The Sewanee Writers’ Conference

I’ve been back from Sewanee for two weeks, but I still think about it every day. It’s one of those experiences where every second feels heightened, feels alive; you’re completely taken out of your regular life and placed in this different world, and when you return to your life you’re inevitably changed. As a writer, I feel like I have two warring parts of myself: the hermit-like part that loves and needs to be alone and to write, and the social part that loves meeting new people and making new friends. Sewanee is all about that second part. It’s a celebration, being with like-minded souls who worship books and writing. Writing can be so lonely and isolating, and I used to think that after I published a book it would feel less lonely and isolating….but it doesn’t. You’re still alone with that page, day after day. But for those twelve days at Sewanee, you’re part of this incredible community—and when it’s over, you do feel so much less alone, and so inspired about the importance of fiction, poetry, and playwriting. The poet Leslie Harrison wrote in her blog that after Sewanee “My tribe got so much bigger.”

So did mine. The three people I met at Sewanee who I spent the most time with are Porochista Khakpour, Josh Weil, and Mike Rosovsky. If Porochista and I had been in a cartoon when we met, a little heart would’ve appeared above our heads. She’s the author of the award-winning Sons and Other Flammable Objects (and she has the best clothes ever.) Josh Weil’s novella collection (yes! novellas!) The New Valley will be published by Grove/Atlantic next spring; Josh also wrote these two amazing essays in the Times. He was the Squiggy to our Laverne & Shirley, and Mike Rosovksy was our Lenny. Mike is a fiction editor of Post Road magazine, and a lightning rod of fun. I finally figured out how to insert a photo, so here’s a picture of Porochista, Josh, and me (the photo I took with Mike didn’t come out….apparently his devastating good looks were too much for my camera). I’m the one in the middle:

Porochista, me, and Josh

Other new tribe members not pictured: playwrights David Roby and David Caudle, fiction writers Don Waters, Darrin Doyle, Jason Ockert, Cecilia Ward Jones, Jim Scott, Ryan Call, and Dave Mullins, poets Kimberly Johnson, Sandra Beasley, Michael Dumanis, Aaron Baker, Eric McHenry, Matthew Thorburn, and Katrina Vandenberg. I’m a little bit in love with all of them.

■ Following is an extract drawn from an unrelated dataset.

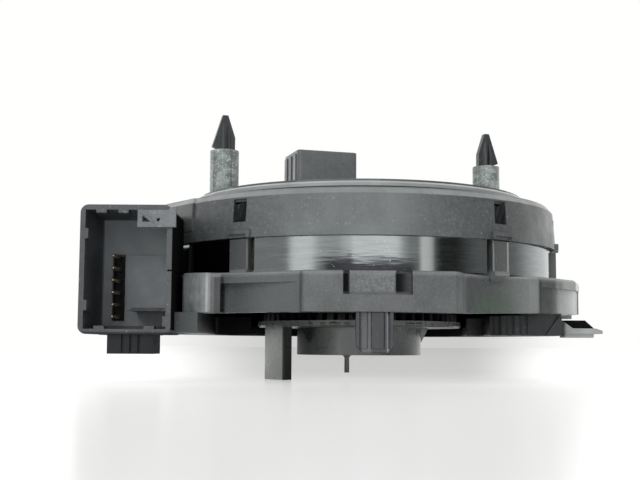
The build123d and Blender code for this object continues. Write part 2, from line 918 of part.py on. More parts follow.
def gear_outline(teeth, phase):
    """The toothed outline, with one tooth centred on the phase in degrees."""
    pitch_radius = tooth_module * teeth / 2
    tip = pitch_radius + tooth_module * addendum_share
    root = pitch_radius - tooth_module * dedendum_share
    steps = [root, pitch_radius, (pitch_radius + tip) / 2, tip]
    points = []
    for index in range(teeth):
        centre = phase + 360 * index / teeth
        for radius in steps:
            points.append(around(radius, centre - math.degrees(tooth_half_angle(radius, teeth))))
        for radius in reversed(steps):
            points.append(around(radius, centre + math.degrees(tooth_half_angle(radius, teeth))))
    return points


def sensor_gear():
    """The ring gear that sits on the cam disc, round the rotor's sleeve."""
    low = cam_top
    gear = prism(gear_outline(ring_teeth, rest_turn), low, low + gear_thickness)
    return gear - cylinder(sleeve_radius + gear_seat, low - overrun, low + gear_thickness + overrun)


def pinion_phase(azimuth, teeth):
    """The turn that sets a pinion's gap on the ring gear's tooth at their line of centres."""
    ring_step = 360 / ring_teeth
    past_tooth = ((azimuth - rest_turn) % ring_step) / ring_step
    return azimuth + 180 + (past_tooth - 0.5) * 360 / teeth


def pinion_hub_radius(teeth):
    return tooth_module * teeth / 2 * pinion_hub_share


def magnet_radius(teeth):
    return pinion_hub_radius(teeth) - magnet_wall


def pinion(azimuth, teeth):
    distance = ring_pitch_radius + tooth_module * teeth / 2
    low = pinion_lift + pinion_fit
    high = low + pinion_thickness
    centre = around(distance, azimuth)
    body = Pos(*centre, 0) * prism(gear_outline(teeth, pinion_phase(azimuth, teeth)), low, high)
    cap = high + pinion_hub_height
    body += Pos(*centre, 0) * cylinder(pinion_hub_radius(teeth), high, cap)
    bore_top = pinion_lift + pinion_thickness + pinion_hub_height / 2 + pinion_fit
    body -= Pos(*centre, 0) * cylinder(pinion_pin_radius + pinion_fit, low - overrun, bore_top)
    recess = cylinder(magnet_radius(teeth), cap - magnet_sink, cap + overrun)
    return body - Pos(*centre, 0) * recess


def magnet(azimuth, teeth):
    distance = ring_pitch_radius + tooth_module * teeth / 2
    low = pinion_lift + pinion_fit + pinion_thickness + pinion_hub_height - magnet_sink
    radius = magnet_radius(teeth) - magnet_fit
    return placed(cylinder(radius, low, low + magnet_thickness), azimuth, distance)


def circuit_board():
    low = floor_low - board_thickness
    return sector(
        board_outer_radius, board_inner_radius, board_start_azimuth, board_end_azimuth, low, floor_low)


def chip(size, distance, azimuth, high):
    """A flat square package that hangs from the board."""
    low = high - chip_height
    return radial_block(distance - size / 2, distance + size / 2, size, low, high, azimuth)


def board_components():
    """The two field sensors over the magnets, and the small parts between them."""
    high = floor_low - board_thickness
    chips = []
    for azimuth, teeth in zip(pinion_azimuths, pinion_teeth):
        distance = ring_pitch_radius + tooth_module * teeth / 2
        chips.append(chip(chip_size, distance, azimuth, high))
    middle = (board_inner_radius + board_outer_radius) / 2
    for azimuth in small_chip_azimuths:
        chips.append(chip(small_chip_size, middle, azimuth, high))
    return joined(chips)


def lower_liner():
    outer = drum_inner_radius - liner_inner_gap / 2
    return tube(outer, hole_radius + liner_inner_gap, plate_top, plate_top + liner_thickness)


def upper_liner():
    outer = cover_mouth_radius - liner_inner_gap
    return tube(outer, sleeve_radius + fit_gap, flange_low - liner_thickness, flange_low)


def spiral_cable():
    """The flat cable wound between rotor and drum, as one even spiral."""
    steps = cable_steps * cable_turns
    growth = (cable_outer_radius - cable_inner_radius) / steps
    outer = []
    inner = []
    for index in range(steps + 1):
        azimuth = rest_turn + 360 * index / cable_steps
        radius = cable_inner_radius + growth * index
        outer.append(around(radius + cable_thickness / 2, azimuth))
        inner.append(around(radius - cable_thickness / 2, azimuth))
    return prism(outer + inner[::-1], cable_low, cable_low + cable_height)


def inner_cable_block():
    """The terminal joint that the cable's inner end is welded into, on the rotor's sleeve."""
    outer = sleeve_radius + inner_block_depth
    half = math.degrees(inner_block_length / 2 / sleeve_radius)
    inner = sleeve_radius + gear_seat
    high = cable_low + inner_block_height
    return sector(outer, inner, rest_turn - half, rest_turn + half, cable_low, high)


def outer_cable_block():
    """The terminal joint at the cable's outer end, on the drum beside the socket."""
    outer = drum_inner_radius - gear_seat
    inner = outer - outer_block_depth
    half = math.degrees(outer_block_length / 2 / outer)
    start = outer_block_azimuth - half
    low = plate_top + liner_thickness
    return sector(outer, inner, start, start + 2 * half, low, low + inner_block_height)


def rotor_flange():
    """The top disc and the sleeve that runs down through the stator."""
    flange = cylinder(flange_radius, flange_low, flange_top)
    flange = chamfer(flange.edges().sort_by(Axis.Z)[-1], soft_edge)
    flange += cylinder(sleeve_radius, cam_top, flange_top)
    collar = sleeve_bore_radius + collar_width
    bead = flange_radius - bead_inset
    flange += cylinder(collar, flange_top, flange_top + collar_height)
    flange += tube(bead, bead - bead_width, flange_top, flange_top + bead_height)
    for azimuth in top_rib_azimuths:
        flange += radial_block(
            collar - fit_gap, bead, top_rib_width, flange_top, flange_top + bead_height, azimuth)
    clearing = cylinder(post_sleeve_radius + bead_clearance, flange_top, flange_top + overrun)
    for _, azimuth, distance in post_places():
        flange -= placed(clearing, azimuth, distance)
    return flange - cylinder(sleeve_bore_radius, cam_top - overrun, flange_top + collar_height + overrun)


def post_places():
    """Name, azimuth and distance from the axis of the two posts, which stand on one line."""
    return (
        ("left", rest_turn + 180, cover_radius * post_left_share),
        ("right", rest_turn, cover_radius * post_right_share),
    )


def post_sleeve(azimuth, distance):
    """A round boss with four upright grooves and a blind hole for the tip's root."""
    top = flange_top + sleeve_height
    boss = cylinder(post_sleeve_radius, flange_top, top)
    boss -= cylinder(post_core_radius, top - tip_root_length, top + overrun)
    for groove in post_groove_azimuths:
        facing = groove - 90 - azimuth
        boss -= radial_block(
            post_sleeve_radius - post_groove_depth, post_sleeve_radius + overrun, post_groove_width,
            flange_top - overrun, top + overrun, facing)
    return placed(boss, azimuth, distance)


def post_tip(azimuth, distance):
    """The dart above a sleeve, with its barb away from the axis and a root inside the sleeve."""
    base = flange_top + sleeve_height
    top = base + tip_gap + tip_height
    profile = [
        (-tip_body_half, 0, base),
        (-tip_body_half, 0, base + tip_shoulder),
        (-tip_top_half, 0, top),
        (tip_top_half, 0, top),
        (barb_half, 0, base + tip_gap),
        (tip_body_half - soft_edge, 0, base + tip_gap - barb_rise),
        (tip_body_half - soft_edge, 0, base),
    ]
    dart = extrude(make_face(Polyline(*profile, close=True)), amount=tip_web / 2, both=True)
    taper = turned([
        (0, base),
        (tip_thickness / 2, base),
        (tip_thickness / 2, base + tip_shoulder),
        (tip_top_half, top),
        (0, top),
    ])
    body = dart + taper
    groove_y = tip_thickness / 2 - tip_groove_depth
    for side in (-1, 1):
        depth = sorted((side * groove_y, side * (tip_thickness / 2 + overrun)))
        body -= block((-tip_groove / 2, tip_groove / 2), depth, (base + soft_edge, top - 2 * barb_rise))
    root = cylinder(post_core_radius - gear_seat, base - tip_root_length, base)
    return placed(body + root, azimuth, distance)


def plug_frame(shape):
    """The shape moved from the plug block's own centre to its place on the rotor."""
    centre = around(cover_radius * plug_place_share, plug_azimuth)
    return Pos(centre[0], centre[1], flange_top) * Rot(0, 0, rest_turn) * shape


def rotor_connector():
    half_width = plug_width / 2
    half_depth = plug_depth / 2
    body = block((-half_width, half_width), (-half_depth, half_depth), (0, plug_height))
    body = fillet(body.edges().filter_by(Axis.Z), plug_corner)
    body = fillet(body.faces().sort_by(Axis.Z)[-1].outer_wire().edges(), plug_top_corner)
    body += block(
        (-half_width, half_width + plug_base_reach), (-half_depth - plug_base_reach, half_depth),
        (0, plug_base_height))
    for side in (-1, 0, 1):
        y = side * plug_band_pitch
        body += block(
            (-half_width - plug_band_relief, -half_width + plug_wall / 2),
            (y - plug_band_width / 2, y + plug_band_width / 2), (0, plug_height - plug_corner))
    cavity = block(
        (-half_width + plug_wall, half_width - plug_wall),
        (-half_depth + plug_wall, half_depth - plug_wall),
        (plug_height - plug_cavity, plug_height + overrun))
    return plug_frame(body - cavity)


def rotor_terminals():
    """Two rows of square pins on the floor of the plug block."""
    low = plug_height - plug_cavity
    pins = []
    for column in range(plug_pin_columns):
        for row in range(plug_pin_rows):
            x = (column - (plug_pin_columns - 1) / 2) * plug_pin_pitch
            y = (row - (plug_pin_rows - 1) / 2) * plug_pin_pitch
            pin = Pos(x, y, low) * Box(plug_pin_size, plug_pin_size, plug_pin_length, align=ON_FLOOR)
            pins.append(plug_frame(chamfer(pin.faces().sort_by(Axis.Z)[-1].edges(), pin_point)))
    return joined(pins)


def cam_ring():
    """Disc, hub, cancelling tab and nib in one moulding under the rotor."""
    spigot = sleeve_bore_radius - fit_gap
    disc = turned([
        (spigot - spigot_wall, cam_lift),
        (cam_radius - cam_rim, cam_lift),
        (cam_radius, cam_lift + cam_rim),
        (cam_radius, cam_top),
        (spigot, cam_top),
        (spigot, cam_top + spigot_height),
        (spigot - spigot_wall, cam_top + spigot_height),
    ])
    ring = disc + tube(spigot, hub_bore_radius, cam_lift, cam_top)
    ring += tube(hub_radius, hub_bore_radius, hub_low, cam_top)
    tab_levels = (cam_lift - tab_drop, cam_lift + cam_rim)
    ring += sector(
        cam_radius, cam_radius - tab_wall, tab_start_azimuth, tab_end_azimuth, *tab_levels)
    ring += tab_web()
    for index in range(gusset_count):
        ring += hub_gusset(gusset_azimuth + 360 / gusset_count * index)
    nib_place = (hub_radius + hub_bore_radius) / 2
    nib = cylinder(nib_radius, hub_low - nib_length, hub_low + overrun)
    nib += turned([
        (0, hub_low),
        (nib_radius + nib_root, hub_low),
        (nib_radius, hub_low - nib_root),
        (0, hub_low - nib_root),
    ])
    return ring + placed(nib, nib_azimuth, nib_place)


def tab_web():
    """The web that braces the tab's hidden end against the disc."""
    inner = cam_radius - tab_wall - tab_gusset
    profile = [
        (inner, 0, cam_lift),
        (cam_radius - tab_wall, 0, cam_lift),
        (cam_radius - tab_wall, 0, cam_lift - 2 * tab_gusset),
    ]
    web = extrude(make_face(Polyline(*profile, close=True)), amount=gusset_width, both=True)
    return placed(web, (tab_start_azimuth + tab_end_azimuth) / 2)


def hub_gusset(azimuth):
    """A thin slanted brace between the disc and the hub."""
    inner = hub_radius - soft_edge
    profile = [
        (inner, 0, cam_lift),
        (hub_radius + gusset_reach, 0, cam_lift),
        (hub_radius, 0, cam_lift - gusset_height),
        (inner, 0, cam_lift - gusset_height),
    ]
    web = extrude(make_face(Polyline(*profile, close=True)), amount=gusset_width / 2, both=True)
    return placed(web, azimuth)


os.makedirs("parts", exist_ok=True)
export_step(base_plate(), "parts/base_plate.step")
export_step(cable_drum(), "parts/cable_drum.step")
export_step(cover_ring(), "parts/cover_ring.step")
export_step(connector_housing(), "parts/connector_housing.step")
export_step(socket_latch(), "parts/socket_latch.step")
export_step(socket_terminals(), "parts/socket_terminals.step")
export_step(terminal_block(), "parts/terminal_block.step")
export_step(front_latch(), "parts/front_latch.step")
export_step(sensor_cover(), "parts/sensor_cover.step")
export_step(circuit_board(), "parts/circuit_board.step")
export_step(board_components(), "parts/board_components.step")
export_step(lower_liner(), "parts/lower_liner.step")
export_step(spiral_cable(), "parts/spiral_cable.step")
export_step(outer_cable_block(), "parts/outer_cable_block.step")
export_step(rotor_flange(), "parts/rotor_flange.step")
export_step(upper_liner(), "parts/upper_liner.step")
export_step(inner_cable_block(), "parts/inner_cable_block.step")
export_step(rotor_connector(), "parts/rotor_connector.step")
export_step(rotor_terminals(), "parts/rotor_terminals.step")
export_step(cam_ring(), "parts/cam_ring.step")
export_step(sensor_gear(), "parts/sensor_gear.step")
for side, azimuth, distance in post_places():
    export_step(post_sleeve(azimuth, distance), f"parts/post_sleeve_{side}.step")
    export_step(post_tip(azimuth, distance), f"parts/post_tip_{side}.step")
for name, azimuth, teeth in zip(("a", "b"), pinion_azimuths, pinion_teeth):
    export_step(pinion(azimuth, teeth), f"parts/pinion_{name}.step")
    export_step(magnet(azimuth, teeth), f"parts/magnet_{name}.step")
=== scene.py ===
# %% [markdown]
# # A steering clock spring, dressed for its portrait
# The real object is a flat black drum that sits behind a steering wheel. A fixed stator carries a plug
# socket, and a rotor with two posts turns inside it. The solids come from the CAD frame and are already the
# right size, so this notebook gives them soft edges, moulded and polished finishes, grease on the gear, and
# a plain white table to stand on.

# %% Load the frame
import math
import random

import bpy
from mathutils import Euler, Matrix, Vector


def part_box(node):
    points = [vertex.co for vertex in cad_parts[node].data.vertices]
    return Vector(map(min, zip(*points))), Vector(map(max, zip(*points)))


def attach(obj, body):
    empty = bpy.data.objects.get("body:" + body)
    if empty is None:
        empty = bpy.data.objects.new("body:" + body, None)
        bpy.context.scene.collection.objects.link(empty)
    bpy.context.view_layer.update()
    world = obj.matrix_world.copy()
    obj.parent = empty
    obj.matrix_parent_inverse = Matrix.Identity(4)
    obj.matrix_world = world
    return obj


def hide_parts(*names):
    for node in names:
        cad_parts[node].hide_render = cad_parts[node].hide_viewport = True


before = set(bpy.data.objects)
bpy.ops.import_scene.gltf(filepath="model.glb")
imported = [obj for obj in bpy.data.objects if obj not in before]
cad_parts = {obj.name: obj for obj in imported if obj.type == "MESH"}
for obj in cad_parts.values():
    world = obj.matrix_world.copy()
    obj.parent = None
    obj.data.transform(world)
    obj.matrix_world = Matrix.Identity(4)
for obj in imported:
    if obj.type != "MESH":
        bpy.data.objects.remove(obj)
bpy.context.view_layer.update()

MM = 0.001
print("nodes loaded:", len(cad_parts))

# %% [markdown]
# ## The camera
# The photograph was taken from a phone that stood on the table, so the lens is lower than the drum and
# looks a little upwards. A camera in Blender looks down its own minus Z. Turning it a quarter turn about X
# makes it look along plus Y, a few degrees more tilt it up, and a last small turn about its own axis gives
# the slight lean of the picture.

# %% Place the camera
EYE = Vector((-9.2, -247.5, -2.2)) * MM
TILT_UP = 0.0988
LEAN = 0.0056
FOCAL_PIXELS = 1055.1
PHOTO_WIDTH = 640
SENSOR = 36.0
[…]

On the businessy side of things, the fiction workshop I was in was led by Margot Livesey and Randall Kenan. I’ve participated in a LOT of writing workshops and have not had exactly glowing feelings about most of them (I wrote a satire of one that can be read here) but honestly, this was the best workshop I’ve been in. Margot (what a fab name, yes? Even if she spells it a little funny) and Randall took each story seriously, respectfully, and on its own terms, and critiqued them while managing to be insightful, thorough, illuminating, and kind. Which, if you’ve ever been in a writing workshop, is no small feat. Just because someone is an incredible writer doesn’t mean they’re a good teacher–if anything, some writers get so frustrated by stories that aren’t working that they lash out at the student. One professor in my M.F.A. program repeatedly put his head down on the table in exasperation at students’ stories. He looked a tad suicidal sometimes, as if our ramshackle prose was literally killing him.

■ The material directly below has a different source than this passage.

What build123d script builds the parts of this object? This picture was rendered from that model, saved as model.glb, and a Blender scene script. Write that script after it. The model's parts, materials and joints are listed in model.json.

Margot read the first 50 pages of my new novel, and, thank god, she didn’t put her head down on the table. With every book I write I go through this phase when I decide the whole thing sucks and I should throw it in the garbage, but Margot talked me down from the ledge and gave me some great suggestions. She is such an incredible teacher—if you write fiction and are thinking of taking a writing workshop, Get Thee to Margot Livesey. Take a class with her. Follow her wherever she goes!

And read her books. Her novel Eva Moves the Furniture is one of my all-time favorites.